Однако и переулок Красного Пожарника с его деревенскими домишками, и “изба № 12”, обозначенная Клюевым в его письмах, находились все на том же месте, что и полвека назад... Я попросил одного из коллег по конференции сфотографировать домик, где жил поэт. Это фото у меня сохранилось. Спустя семь лет, когда вскроются архивы НКВД и станет известно о расстреле Клюева в Томске, группа томичей-энтузиастов поставит на “избе № 12” мемориальную доску в память о поэте...
Отыскались люди, в своей студенческой молодости встречавшиеся со ссыльным Клюевым. Они поделились со мной своими воспоминаниями.
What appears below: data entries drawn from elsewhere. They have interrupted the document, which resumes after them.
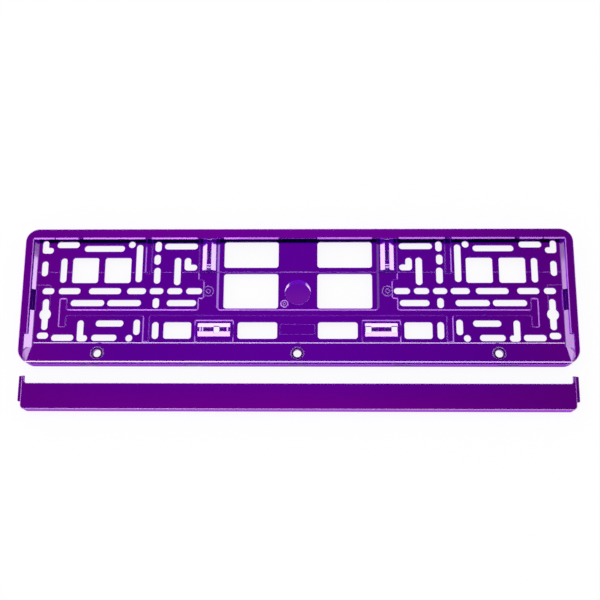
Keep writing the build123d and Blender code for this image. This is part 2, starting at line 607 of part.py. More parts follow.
def band_ribs():
    """Gussets in the hollow behind the inclined band."""
    count = int((FOOT_OUT - COLLAR_DIAMETER) / BAND_RIB_PITCH)
    places = [BAND_RIB_PITCH * (step + 0.5) for step in range(count)]
    under = CREST_HEIGHT - WALL / 2
    section = [(BAND_FOOT_Y + WALL, 0), (BOTTOM_Y + WALL / 2, 0), (BOTTOM_Y + WALL / 2, under),
               (CREST_Y, under), (BAND_FOOT_Y, CHANNEL_FLOOR - WALL / 2), (BAND_FOOT_Y + WALL, PANEL_BACK)]
    return Part() + [prism_along_x(section, RIB, side * place) for place in places for side in (-1, 1)]


def lugs():
    """Small ledges on the lower wall that the strip's hooks catch."""
    section = [(BOTTOM_Y + WALL / 2, LUG_FROM_BACK), (BOTTOM_Y - LUG_REACH, LUG_FROM_BACK),
               (BOTTOM_Y - LUG_REACH, LUG_FROM_BACK + LUG_HEIGHT / 2), (BOTTOM_Y + WALL / 2, LUG_FROM_BACK + LUG_HEIGHT)]
    return Part() + [prism_along_x(section, LUG_LENGTH, step * LUG_PITCH) for step in (-2, -1, 0, 1, 2)]


def base_frame():
    back, dish = gate_well()
    solid = frame_shell() + band_ends() + lip() + raised_lines()
    solid -= channels()
    solid += pads()
    solid += bare_field()
    solid += ring_marks()
    solid += back
    solid += back_ribs()
    solid += band_ribs()
    solid += collars()
    solid += lugs()
    solid -= dish
    solid -= openings()
    solid -= screw_bores()
    return Pos(0, FRAME_PLACE_Y, 0) * solid


# Retaining strip: a face with ears at its ends, a deep front wall and side tabs
def strip_face():
    corners = RectangleRounded(STRIP_LENGTH, STRIP_WIDTH, STRIP_CORNER)
    upper = Pos(0, STRIP_WIDTH / 4) * Rectangle(STRIP_LENGTH, STRIP_WIDTH / 2)
    ear_x = STRIP_LENGTH / 2 - STRIP_EAR_WIDTH / 2
    ear = Pos(ear_x, STRIP_WIDTH / 2 + STRIP_EAR_LENGTH / 2) * Rectangle(STRIP_EAR_WIDTH, STRIP_EAR_LENGTH)
    face = corners + upper + both_sides(ear)
    inner = [vertex for vertex in face.vertices()
             if abs(vertex.Y - STRIP_WIDTH / 2) < 0.1 and abs(abs(vertex.X) - ear_x) < STRIP_EAR_WIDTH]
    return fillet(inner, STRIP_EAR_FILLET)


def strip_body():
    body = extrude(strip_face(), amount=STRIP_DEPTH)
    upper = [edge for edge in body.edges() if edge.center().Z > STRIP_DEPTH - 0.1]
    body = fillet(upper, EDGE_ROUND)
    inside = Pos(0, 0, -OVERRUN) * extrude(
        RectangleRounded(STRIP_LENGTH - 2 * WALL, STRIP_WIDTH - 2 * WALL, STRIP_CORNER - WALL),
        amount=STRIP_DEPTH - WALL + OVERRUN)
    body -= inside
    back_y = STRIP_WIDTH / 2
    below_back = STRIP_DEPTH - STRIP_BACK_WALL
    body -= Pos(0, back_y, below_back / 2) * Box(STRIP_LENGTH - 2 * STRIP_EAR_WIDTH - 2 * STRIP_EAR_FILLET,
                                                4 * WALL, below_back)
    below_ears = STRIP_DEPTH - STRIP_EAR_THICKNESS
    body -= Pos(0, back_y + STRIP_EAR_LENGTH - WALL, below_ears / 2) * Box(STRIP_LENGTH, 2 * STRIP_EAR_LENGTH,
                                                                         below_ears)
    return body


def strip_tabs():
    top = STRIP_DEPTH - STRIP_TAB_DROP
    high = STRIP_WIDTH / 2 + STRIP_EAR_LENGTH
    low = -STRIP_WIDTH / 2 + STRIP_TAB_SETBACK
    flat = Pos(STRIP_LENGTH / 2 + STRIP_TAB_REACH / 2 - WALL / 4, (high + low) / 2, top - WALL / 2) * Box(
        STRIP_TAB_REACH + WALL / 2, high - low, WALL)
    outer = [edge for edge in flat.edges() if abs(edge.center().X - STRIP_LENGTH / 2 - STRIP_TAB_REACH) < 0.1
             and abs(edge.center().Z - top + WALL / 2) < 0.1]
    return both_sides(fillet(outer, WALL / 2))


def strip_hooks():
    """Catches inside the front wall, one for each ledge of the frame."""
    wall = -STRIP_WIDTH / 2 + WALL / 2
    nose = -STRIP_WIDTH / 2 + WALL + STRIP_HOOK_REACH
    section = [(wall, 0), (nose - STRIP_HOOK_REACH / 2, 0), (nose, STRIP_HOOK_HEIGHT / 2), (nose, STRIP_HOOK_HEIGHT),
               (wall, STRIP_HOOK_HEIGHT)]
    return Part() + [prism_along_x(section, STRIP_HOOK_LENGTH, step * LUG_PITCH) for step in (-2, -1, 0, 1, 2)]


def retaining_strip():
    return Pos(0, STRIP_PLACE_Y, 0) * (strip_body() + strip_tabs() + strip_hooks())


os.makedirs("parts", exist_ok=True)
export_step(base_frame(), "parts/base_frame.step")
export_step(retaining_strip(), "parts/retaining_strip.step")
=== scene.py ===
import math
import bmesh
import bpy
from mathutils import Matrix, Vector


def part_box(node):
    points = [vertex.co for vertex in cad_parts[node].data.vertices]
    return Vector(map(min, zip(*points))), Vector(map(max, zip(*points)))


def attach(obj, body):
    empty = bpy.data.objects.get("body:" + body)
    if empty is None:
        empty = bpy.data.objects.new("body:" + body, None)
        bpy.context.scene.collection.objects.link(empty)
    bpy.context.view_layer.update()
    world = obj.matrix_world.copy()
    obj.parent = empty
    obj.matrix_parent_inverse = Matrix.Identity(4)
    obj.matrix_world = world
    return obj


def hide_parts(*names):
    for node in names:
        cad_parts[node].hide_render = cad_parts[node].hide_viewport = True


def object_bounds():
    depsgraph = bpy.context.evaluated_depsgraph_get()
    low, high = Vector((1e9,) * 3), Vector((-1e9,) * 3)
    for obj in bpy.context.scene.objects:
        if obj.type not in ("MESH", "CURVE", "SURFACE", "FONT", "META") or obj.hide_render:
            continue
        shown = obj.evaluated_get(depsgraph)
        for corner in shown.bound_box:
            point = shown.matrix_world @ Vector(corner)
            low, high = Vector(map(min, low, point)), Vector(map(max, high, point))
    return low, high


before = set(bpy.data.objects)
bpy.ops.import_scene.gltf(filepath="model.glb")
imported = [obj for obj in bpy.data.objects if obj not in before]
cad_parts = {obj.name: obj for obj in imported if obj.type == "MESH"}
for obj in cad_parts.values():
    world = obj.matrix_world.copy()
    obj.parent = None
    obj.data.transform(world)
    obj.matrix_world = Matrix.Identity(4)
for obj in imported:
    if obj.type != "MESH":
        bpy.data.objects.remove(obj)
cad_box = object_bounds()

MM = 0.001
UPPER_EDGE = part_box("base_frame")[1][1]
STRIP_LOW_EDGE = cad_box[0][1]


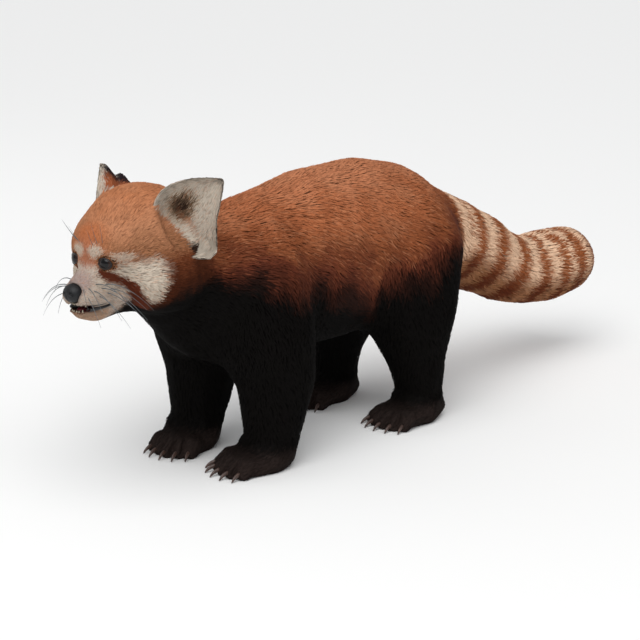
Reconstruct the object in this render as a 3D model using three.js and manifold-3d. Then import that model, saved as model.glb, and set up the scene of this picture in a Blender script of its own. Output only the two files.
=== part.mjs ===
// A life-size red panda standing still on four feet, mouth a little open, bushy ringed tail held out behind.
// Millimetres. +X is the animal's left, -Y is the way it faces, +Z is up, and it stands on z = 0.
// The solids give the outside of the coat. The flesh is one smooth field of rounded lumps, meshed piece by
// piece and parted by thin flat cuts at the joints that a person would name.
import * as THREE from "three";
import { mergeVertices } from "three/addons/utils/BufferGeometryUtils.js";
import { SimplifyModifier } from "three/addons/modifiers/SimplifyModifier.js";
import Module from "manifold-3d";

const wasm = await Module();
wasm.setup();

// Driving dimensions
const GAP = 0.3; // between neighbouring solids
const FEET = {
  left_fore: { at: [54, -83], toeIn: 14, length: 60, width: 26 },
  right_fore: { at: [-51, -85], toeIn: 12, length: 58, width: 26 },
  left_hind: { at: [61, 140], toeIn: 2, length: 65, width: 26 },
  right_hind: { at: [-60, 137], toeIn: 2, length: 68, width: 26 },
};
const ANKLE_Z = 30;
const TOES = 5;
const TOE_R = 8.2;
const CLAW = { length: 13, r: 2.6, bend: 55 };
const SOLE_SINK = 2; // how far the rounded sole is pressed flat by the floor
const HEAD = { at: [5, -207, 228], turn: 3, nod: 0, tilt: -1 };

// In the head's own axes: the middle of the skull at the origin, nose along -Y
const EYE = { at: [18, -54.5, 2.5], r: 8.4 };
const NOSE = { at: [0, -82, -23], r: [10.5, 8.5, 8.8] };
const MOUTH = { corner: -50, lips: -90, z: -35, open: 4.5, jawBack: -30, halfWidth: 24 };
const CAVITY = { at: [0, -64, -36], r: [13, 21, 8] };
const TONGUE = { at: [0, -63, -39.6], r: [8, 15, 3] };
const EAR = {
  foot: [61, 2.6, 32], // middle of the line along which the ear meets the head
  baseline: [34, 22, -46], // runs from the inner front edge to the outer lobe
  tip: [81, 29.6, 74],
  // the two edges along the baseline, from below the root to the tip
  inner: [-30, -37, -39, -36, -30, -21.5, -10],
  outer: [28, 38, 35, 18, 10, 2, -8],
  hollow: [29, 24, 18],
  sunk: 14,
  cup: 36,
  thick: 4.6,
  // the furry ridge up its back: balls in the ear's own axes, and how wide it is over its depth
  ridge: [
    [-3, 8, -28.5, 15.5],
    [-8, 35, -21.5, 6.5],
  ],
  ridgeWidth: 1.7,
};

const SIDES = { left: 1, right: -1 };
const WAIST_SQUASH = 0.82; // body width over body height

// Vectors as plain arrays, because the field is read millions of times
const mix = (a, b, t) => a + (b - a) * t;
const clamp01 = (t) => Math.min(1, Math.max(0, t));
const radians = THREE.MathUtils.degToRad;
const long = (x, y, z) => Math.sqrt(x * x + y * y + z * z);

// Union of two distances with a fillet about k wide
function blend(a, b, k) {
  const h = Math.max(k - Math.abs(a - b), 0) / k;
  return Math.min(a, b) - (h * h * k) / 4;
}

// A run of balls [x, y, z, r] joined by cones
function chain(balls, fillet = 14) {
  const links = balls.slice(1).map((b, i) => [balls[i], b]);
  return (x, y, z) => {
    let d = Infinity;
    for (const [a, b] of links) {
      const ux = b[0] - a[0];
      const uy = b[1] - a[1];
      const uz = b[2] - a[2];
      const along = (x - a[0]) * ux + (y - a[1]) * uy + (z - a[2]) * uz;
      const t = clamp01(along / (ux * ux + uy * uy + uz * uz));
      const gap = long(x - a[0] - t * ux, y - a[1] - t * uy, z - a[2] - t * uz);
      d = blend(d === Infinity ? 1e3 : d, gap - mix(a[3], b[3], t), fillet);
    }
    return d;
  };
}

function egg([cx, cy, cz], [rx, ry, rz]) {
  return (x, y, z) => {
    const [dx, dy, dz] = [x - cx, y - cy, z - cz];
    const inside = long(dx / rx, dy / ry, dz / rz);
    const slope = long(dx / (rx * rx), dy / (ry * ry), dz / (rz * rz));
    return slope < 1e-9 ? -Math.min(rx, ry, rz) : (inside * (inside - 1)) / slope;
  };
}

// Several fields with one fillet
function together(fields, fillet) {
  return (x, y, z) => fields.reduce((d, f) => blend(d, f(x, y, z), fillet), 1e3);
}

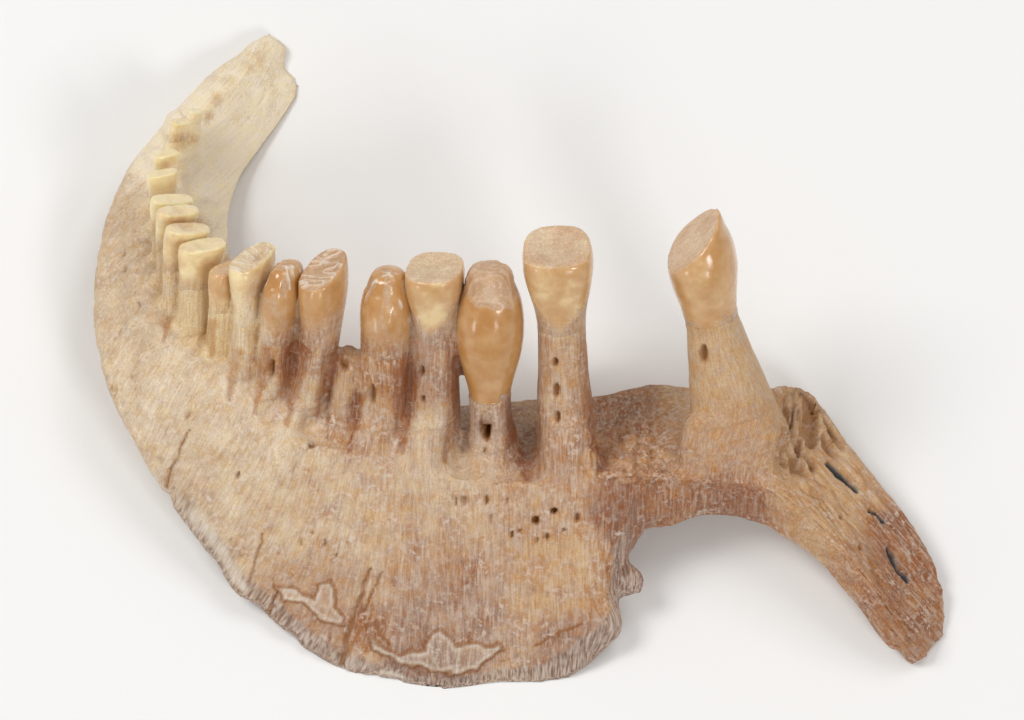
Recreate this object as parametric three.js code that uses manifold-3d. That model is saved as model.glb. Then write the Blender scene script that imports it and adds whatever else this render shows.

Получил я и фотографии тех знакомых поэта, к которым он, по его же слову, “хаживал” в Томске, — геолога и почвоведа Р. С. Ильина и заведующей библиотекой Томского университета В. Н. Наумовой-Широких. Все это я увез с собой в Москву, куда вернулся 11 июля.
Через три дня мне принесли телеграмму:
ПРИЕЗЖАЙТЕ ВОСКРЕСЕНЬЕ ДВА ЧАСА ПЕРХУШКОВО БЕЛОРУССКОЙ ДОРОГИ ОТ СТАНЦИИ АВТОБУС 30 ОСТАНОВКА ПОСЕЛОК АКАДЕМИИ НАУК ДАЧА 123=СВИРИДОВ=
Взяв с собой прижизненные издания Клюева, фотографии, копии архивных материалов, записи, сделанные в Томске, — словом, все, что могло понадобиться при встрече с композитором, — в воскресенье, 17 июля, я направился по указанному в телеграмме маршруту.
До Перхушкова я доехал без труда. Дачный же поселок, где обитал Свиридов, я “благополучно” проскочил. Пришлось сойти на следующей после него остановке автобуса и возвращаться пешком. Начался дождь с грозой. Идти надо было километра два. Зонтика у меня с собой не было, и я сильно промок. Хорошо, что клюевские материалы были в портфеле, и вода до них не достала.
Пришлось расспрашивать встречных, чтобы наконец-то прийти в самый дальний угол поселка к дачному участку, на котором помню только малоприметный двухэтажный дом. Открыв его двери, я увидел композитора в одних трусах. Оказалось, что он ходил собирать грибы, попал, как и я, под дождь и как раз шел в ванную привести себя в порядок.
Я остался с Эльзой Густавовной и человеком примерно моего возраста, который имел со Свиридовым заметное внешнее сходство. Она поставила принесенные мною цветы на рояль в кабинете, куда мы прошли. Кроме инструмента там стояли письменный стол, несколько стульев, старый диван, на который меня усадили, и кресло-качалка, в которое сел мой ровесник.
Выйдя из ванной, композитор представил мне его:
— Это Александр Сергеевич Белоненко, мой племянник, музыковед, живет в Ленинграде. Защитил диссертацию на тему “Древнерусская мысль в музыке”.
Георгий Васильевич был одет в пижаму, поверх которой был еще купальный халат. На ногах у него были валенки. Разговор, ради которого я был позван, он начал сразу, кажется, не успев даже присесть на стул:
— Здесь были Кожинов и Куняев. Кожинов сам стал говорить о вас (вы делаете святое дело). Потом почему-то убеждал меня, что Тряпкин выше Клюева. Тряпкин, конечно, очень милый человек, но Клюев — это гений...
Затем с большим подъемом говорилось об отношении Кожинова к русскому и в этой связи — о только что полученном сборнике стихов Юрия Кузнецова “Русский узел” и особенно о стихотворении с посвящением “В. К.”, то есть В. Кожинову, где есть слова, давшие название книге:
— Я нахожу в этом стихотворении очень глубокую мысль. В литературе — как-то удается делать русское дело. Все-таки оно идет. А в музыке гораздо сложнее.